*** Input rows

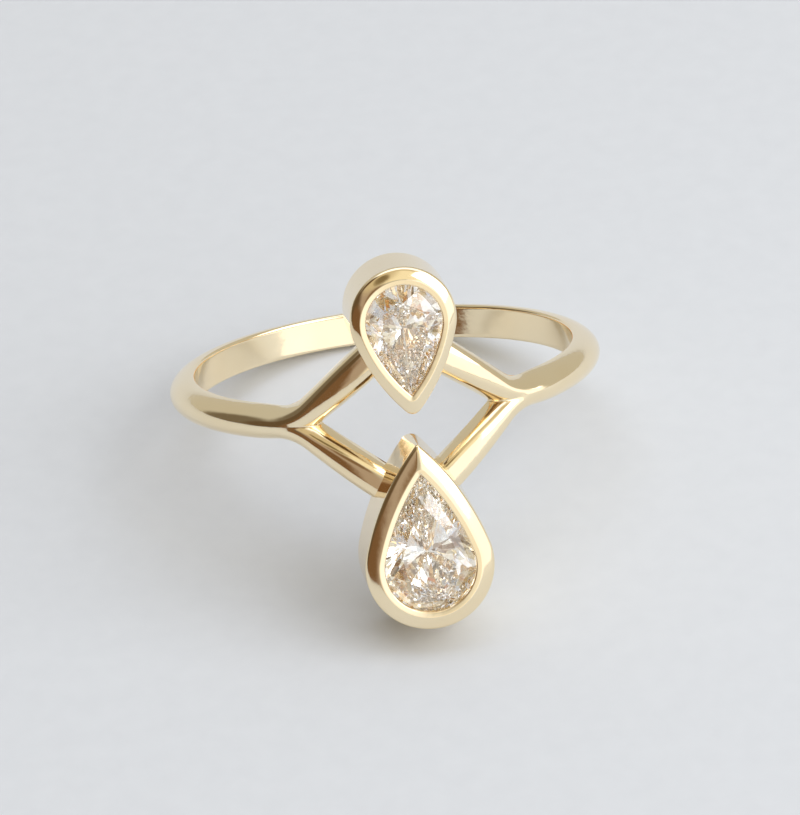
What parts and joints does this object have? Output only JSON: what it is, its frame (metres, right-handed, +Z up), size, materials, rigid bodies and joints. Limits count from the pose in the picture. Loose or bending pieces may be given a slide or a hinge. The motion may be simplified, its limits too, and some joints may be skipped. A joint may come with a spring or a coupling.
{
  "type": "two-stone engagement ring",
  "caption": "Gold finger ring whose band forks into an open diamond shape, with pear diamonds in bezels set tip to tip along the finger.",
  "frame": {"origin": "centre of the finger hole, in the middle of the band's width", "axes": "Z up, with the ring leaning back as it rests on a table; head towards -Y; X across the head from side to side, which is the ring's mirror direction"},
  "size_m": [0.0188, 0.0224, 0.0155],
  "materials": {
    "gold": "polished 14 carat yellow gold",
    "diamond": "cut and polished diamond"
  },
  "bodies": {
    "root": {"ring_body": "gold", "upper_diamond": "diamond", "lower_diamond": "diamond"}
  },
  "joints": []
}
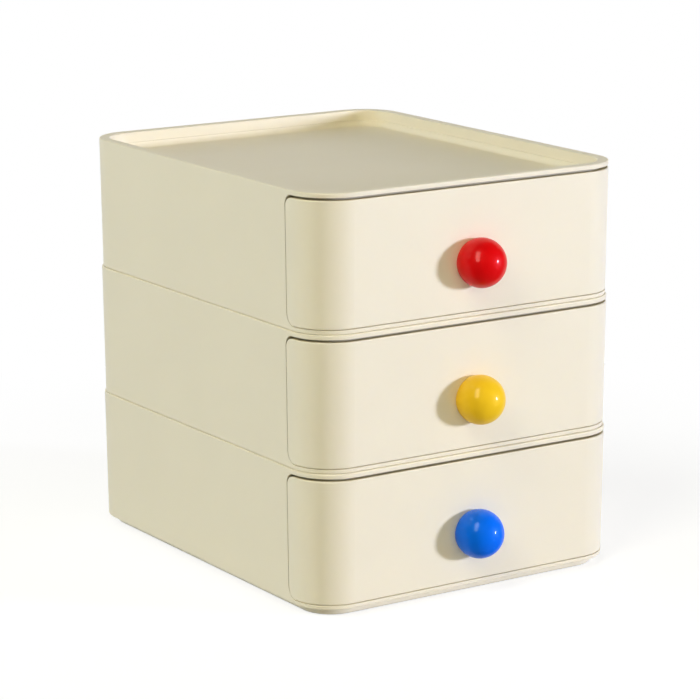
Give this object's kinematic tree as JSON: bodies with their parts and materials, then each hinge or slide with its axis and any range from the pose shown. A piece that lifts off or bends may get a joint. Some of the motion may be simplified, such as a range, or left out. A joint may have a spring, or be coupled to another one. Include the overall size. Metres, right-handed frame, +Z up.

******

All of the entries above need to be reproduced exactly.

• _Answer for this exercise_
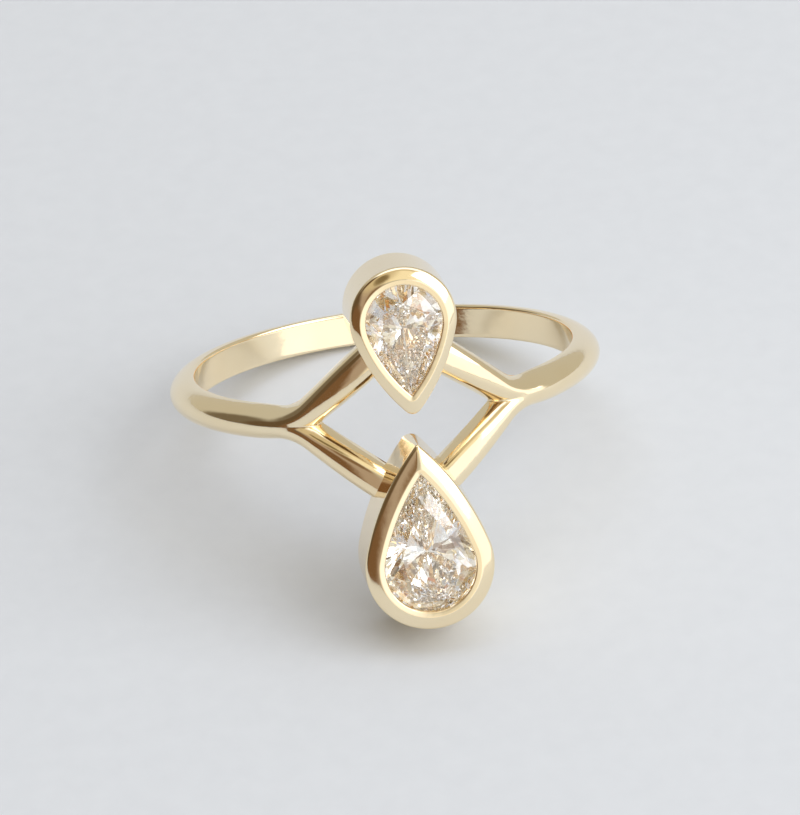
What parts and joints does this object have? Output only JSON: what it is, its frame (metres, right-handed, +Z up), size, materials, rigid bodies and joints. Limits count from the pose in the picture. Loose or bending pieces may be given a slide or a hinge. The motion may be simplified, its limits too, and some joints may be skipped. A joint may come with a spring or a coupling.
{
  "type": "two-stone engagement ring",
  "caption": "Gold finger ring whose band forks into an open diamond shape, with pear diamonds in bezels set tip to tip along the finger.",
  "frame": {"origin": "centre of the finger hole, in the middle of the band's width", "axes": "Z up, with the ring leaning back as it rests on a table; head towards -Y; X across the head from side to side, which is the ring's mirror direction"},
  "size_m": [0.0188, 0.0224, 0.0155],
  "materials": {
    "gold": "polished 14 carat yellow gold",
    "diamond": "cut and polished diamond"
  },
  "bodies": {
    "root": {"ring_body": "gold", "upper_diamond": "diamond", "lower_diamond": "diamond"}
  },
  "joints": []
}
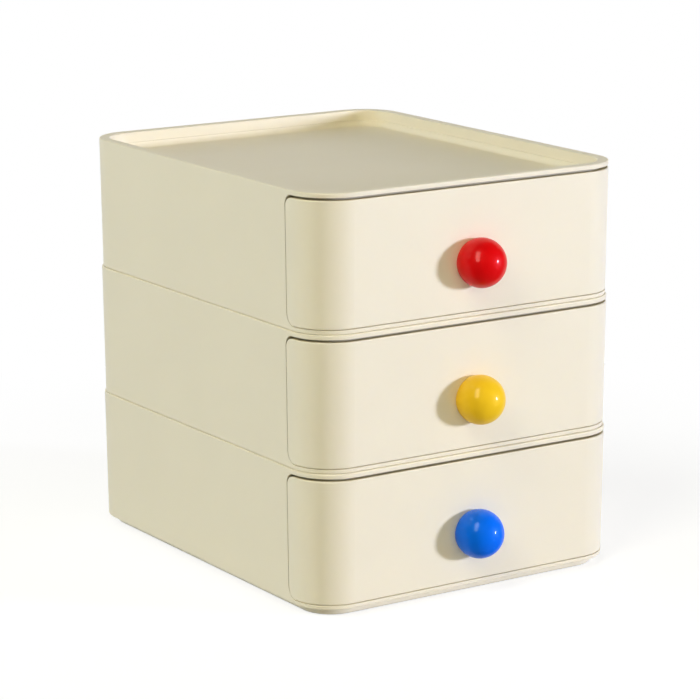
Give this object's kinematic tree as JSON: bodies with their parts and materials, then each hinge or slide with its axis and any range from the pose shown. A piece that lifts off or bends may get a joint. Some of the motion may be simplified, such as a range, or left out. A joint may have a spring, or be coupled to another one. Include the overall size. Metres, right-handed frame, +Z up.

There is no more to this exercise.